Microsoft also announced that its Windows Azure Web Sites capability and Mobile Services are now in general release, with full enterprise support. The company also previewed its auto scaling service, which enables users to set up rules to dynamically grow or shrink the number of virtual machines running. This makes it easy to scale or downsize elastically for a better user experience, and saves money as well, according to Scott Guthrie, Microsoft corporate vice president in the developer division.
But the Engine Yard partnership took center stage, as Microsoft continued to show that its embrace of open-source projects and communities—as well as competitors—is more than lip service. During today’s keynote, there were demonstrations of an application being built for the iPhone using GitHub; compatibility with Google Chrome; and Box (a direct competitor to Microsoft’s SharePoint) running on Windows Azure.

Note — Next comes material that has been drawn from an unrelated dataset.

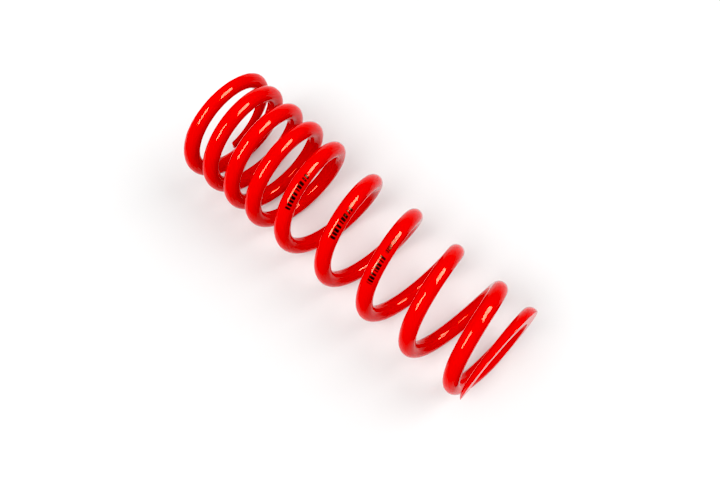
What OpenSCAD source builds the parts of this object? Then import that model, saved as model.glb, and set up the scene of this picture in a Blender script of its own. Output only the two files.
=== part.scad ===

“That shows the sort of openness we’re trying to embrace with Windows Azure,” Guthrie said. “We want to be a great platform for everyone.”
Through the Engine Yard partnership, Microsoft now can reach developer communities it wouldn’t normally attract to its platform, he said. Engine Yard cut its teeth in the Ruby on Rails world, but now also supports Node.js, PHP and other languages.
“We value choice, and our customers have been asking for choice. Specifically, they want Microsoft Azure capability,” said Bill Platt, senior vice president of operations at Engine Yard. He explained that the companies are taking a joint approach to reaching developer communities, with an eye to Engine Yard’s media and creative shops that do work on behalf of enterprise clients that want to deploy their applications in Windows Azure. “We bring a lot of open-source background to the table, and it's a good combination with the more-commercial and the enterprise approach Windows Azure users have had.”